- MATERIAL SUPPLIED
┌──

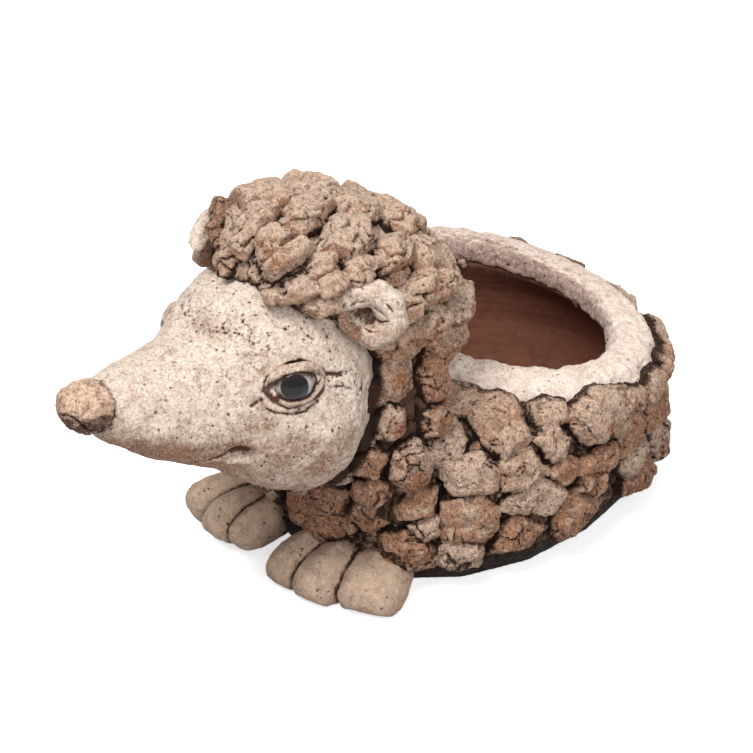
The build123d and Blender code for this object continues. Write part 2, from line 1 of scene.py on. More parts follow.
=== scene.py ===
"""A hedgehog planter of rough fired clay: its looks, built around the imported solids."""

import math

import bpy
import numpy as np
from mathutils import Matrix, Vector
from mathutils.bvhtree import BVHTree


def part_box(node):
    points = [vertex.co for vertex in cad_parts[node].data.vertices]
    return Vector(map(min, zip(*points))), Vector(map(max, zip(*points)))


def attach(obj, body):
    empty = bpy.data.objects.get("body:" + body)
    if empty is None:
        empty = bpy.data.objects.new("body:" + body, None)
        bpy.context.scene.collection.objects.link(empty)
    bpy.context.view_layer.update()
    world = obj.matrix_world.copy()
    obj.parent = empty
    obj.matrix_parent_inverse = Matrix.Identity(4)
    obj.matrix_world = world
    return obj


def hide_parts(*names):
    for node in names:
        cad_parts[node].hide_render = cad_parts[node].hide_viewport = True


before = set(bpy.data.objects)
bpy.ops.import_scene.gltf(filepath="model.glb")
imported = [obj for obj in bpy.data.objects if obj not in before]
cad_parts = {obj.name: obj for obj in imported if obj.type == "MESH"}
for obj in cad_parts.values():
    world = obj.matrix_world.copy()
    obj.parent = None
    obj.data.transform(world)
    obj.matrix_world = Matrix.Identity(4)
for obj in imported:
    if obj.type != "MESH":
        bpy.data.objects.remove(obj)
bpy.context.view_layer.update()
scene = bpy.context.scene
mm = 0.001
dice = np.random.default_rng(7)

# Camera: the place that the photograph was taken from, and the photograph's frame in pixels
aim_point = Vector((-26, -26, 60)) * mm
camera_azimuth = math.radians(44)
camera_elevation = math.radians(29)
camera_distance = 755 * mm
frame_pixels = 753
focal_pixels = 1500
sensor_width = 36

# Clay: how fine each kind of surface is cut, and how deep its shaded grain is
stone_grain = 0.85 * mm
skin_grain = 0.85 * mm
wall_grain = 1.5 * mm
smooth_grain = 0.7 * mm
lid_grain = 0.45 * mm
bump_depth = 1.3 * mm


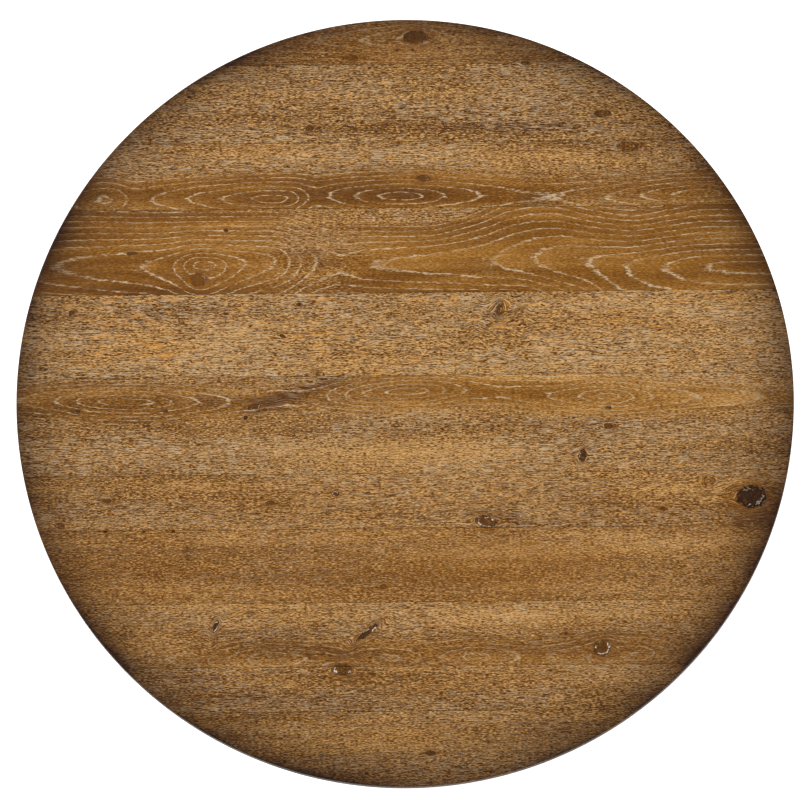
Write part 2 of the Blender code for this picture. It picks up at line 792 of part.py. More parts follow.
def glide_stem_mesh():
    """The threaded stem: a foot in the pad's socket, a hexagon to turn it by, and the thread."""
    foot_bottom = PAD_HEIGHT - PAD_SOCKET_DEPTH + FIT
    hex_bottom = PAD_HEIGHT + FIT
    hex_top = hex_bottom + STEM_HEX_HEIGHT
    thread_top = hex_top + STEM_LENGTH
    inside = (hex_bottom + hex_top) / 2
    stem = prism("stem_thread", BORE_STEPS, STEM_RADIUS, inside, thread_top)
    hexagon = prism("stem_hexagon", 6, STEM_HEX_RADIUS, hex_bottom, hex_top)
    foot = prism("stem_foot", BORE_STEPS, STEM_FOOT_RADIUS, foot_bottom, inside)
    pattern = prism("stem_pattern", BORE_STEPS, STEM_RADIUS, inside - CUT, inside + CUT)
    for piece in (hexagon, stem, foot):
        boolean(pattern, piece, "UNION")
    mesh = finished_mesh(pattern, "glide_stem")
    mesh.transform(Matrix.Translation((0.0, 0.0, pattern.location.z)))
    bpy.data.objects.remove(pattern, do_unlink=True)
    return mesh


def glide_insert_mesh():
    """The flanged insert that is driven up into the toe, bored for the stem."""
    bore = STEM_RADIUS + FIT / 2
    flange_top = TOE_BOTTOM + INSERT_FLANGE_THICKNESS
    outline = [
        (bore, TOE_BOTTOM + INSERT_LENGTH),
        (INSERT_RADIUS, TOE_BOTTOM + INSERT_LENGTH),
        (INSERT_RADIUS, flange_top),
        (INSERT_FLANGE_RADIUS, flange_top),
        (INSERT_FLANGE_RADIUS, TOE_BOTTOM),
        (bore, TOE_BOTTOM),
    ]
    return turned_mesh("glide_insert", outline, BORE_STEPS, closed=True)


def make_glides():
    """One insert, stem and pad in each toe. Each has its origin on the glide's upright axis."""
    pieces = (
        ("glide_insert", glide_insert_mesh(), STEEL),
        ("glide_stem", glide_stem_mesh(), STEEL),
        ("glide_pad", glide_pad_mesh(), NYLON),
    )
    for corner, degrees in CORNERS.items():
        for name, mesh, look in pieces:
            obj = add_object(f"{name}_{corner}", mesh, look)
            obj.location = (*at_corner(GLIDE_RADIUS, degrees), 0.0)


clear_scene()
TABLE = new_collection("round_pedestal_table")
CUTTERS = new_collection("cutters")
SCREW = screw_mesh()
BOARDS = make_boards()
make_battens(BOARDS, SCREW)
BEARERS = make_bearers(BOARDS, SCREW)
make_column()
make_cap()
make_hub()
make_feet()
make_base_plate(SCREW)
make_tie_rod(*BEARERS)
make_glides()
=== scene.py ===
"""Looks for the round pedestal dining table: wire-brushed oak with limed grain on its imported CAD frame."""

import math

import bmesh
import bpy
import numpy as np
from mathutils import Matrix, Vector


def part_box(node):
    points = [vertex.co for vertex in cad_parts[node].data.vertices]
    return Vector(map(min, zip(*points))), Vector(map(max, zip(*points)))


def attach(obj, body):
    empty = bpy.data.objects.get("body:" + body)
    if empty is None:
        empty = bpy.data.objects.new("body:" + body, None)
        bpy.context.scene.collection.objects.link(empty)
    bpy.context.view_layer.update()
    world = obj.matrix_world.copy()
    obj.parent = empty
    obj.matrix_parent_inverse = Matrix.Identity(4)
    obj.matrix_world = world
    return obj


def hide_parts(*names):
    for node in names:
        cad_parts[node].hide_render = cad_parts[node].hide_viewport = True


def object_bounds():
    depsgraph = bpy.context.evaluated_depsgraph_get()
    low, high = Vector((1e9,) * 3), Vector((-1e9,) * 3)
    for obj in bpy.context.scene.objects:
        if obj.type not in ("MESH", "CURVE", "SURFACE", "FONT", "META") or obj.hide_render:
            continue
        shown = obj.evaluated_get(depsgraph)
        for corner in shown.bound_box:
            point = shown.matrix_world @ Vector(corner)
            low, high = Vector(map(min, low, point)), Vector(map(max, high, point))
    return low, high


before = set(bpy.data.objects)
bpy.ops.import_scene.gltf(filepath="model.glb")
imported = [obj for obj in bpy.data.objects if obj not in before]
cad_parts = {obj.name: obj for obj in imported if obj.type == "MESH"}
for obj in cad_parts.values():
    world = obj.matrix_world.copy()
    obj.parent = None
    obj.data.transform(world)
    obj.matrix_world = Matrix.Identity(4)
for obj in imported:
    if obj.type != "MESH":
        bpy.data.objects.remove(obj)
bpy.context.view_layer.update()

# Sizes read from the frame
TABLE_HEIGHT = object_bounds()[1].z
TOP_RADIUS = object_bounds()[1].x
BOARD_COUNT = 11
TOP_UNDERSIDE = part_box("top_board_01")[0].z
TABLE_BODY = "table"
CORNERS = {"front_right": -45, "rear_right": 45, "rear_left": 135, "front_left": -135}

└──
┌──

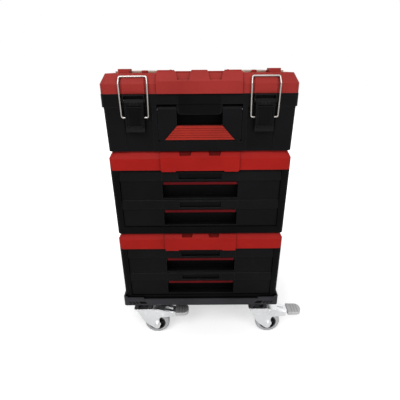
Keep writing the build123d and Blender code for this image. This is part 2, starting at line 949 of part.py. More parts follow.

└──

- THE EXERCISE
Above is a listing; print exactly its lines from the one with "clear_scene()" through the one with "return low, high", and no other lines.

- SOLUTION TO THIS PROBLEM
clear_scene()
TABLE = new_collection("round_pedestal_table")
CUTTERS = new_collection("cutters")
SCREW = screw_mesh()
BOARDS = make_boards()
make_battens(BOARDS, SCREW)
BEARERS = make_bearers(BOARDS, SCREW)
make_column()
make_cap()
make_hub()
make_feet()
make_base_plate(SCREW)
make_tie_rod(*BEARERS)
make_glides()
=== scene.py ===
"""Looks for the round pedestal dining table: wire-brushed oak with limed grain on its imported CAD frame."""

import math

import bmesh
import bpy
import numpy as np
from mathutils import Matrix, Vector


def part_box(node):
    points = [vertex.co for vertex in cad_parts[node].data.vertices]
    return Vector(map(min, zip(*points))), Vector(map(max, zip(*points)))


def attach(obj, body):
    empty = bpy.data.objects.get("body:" + body)
    if empty is None:
        empty = bpy.data.objects.new("body:" + body, None)
        bpy.context.scene.collection.objects.link(empty)
    bpy.context.view_layer.update()
    world = obj.matrix_world.copy()
    obj.parent = empty
    obj.matrix_parent_inverse = Matrix.Identity(4)
    obj.matrix_world = world
    return obj


def hide_parts(*names):
    for node in names:
        cad_parts[node].hide_render = cad_parts[node].hide_viewport = True


def object_bounds():
    depsgraph = bpy.context.evaluated_depsgraph_get()
    low, high = Vector((1e9,) * 3), Vector((-1e9,) * 3)
    for obj in bpy.context.scene.objects:
        if obj.type not in ("MESH", "CURVE", "SURFACE", "FONT", "META") or obj.hide_render:
            continue
        shown = obj.evaluated_get(depsgraph)
        for corner in shown.bound_box:
            point = shown.matrix_world @ Vector(corner)
            low, high = Vector(map(min, low, point)), Vector(map(max, high, point))
    return low, high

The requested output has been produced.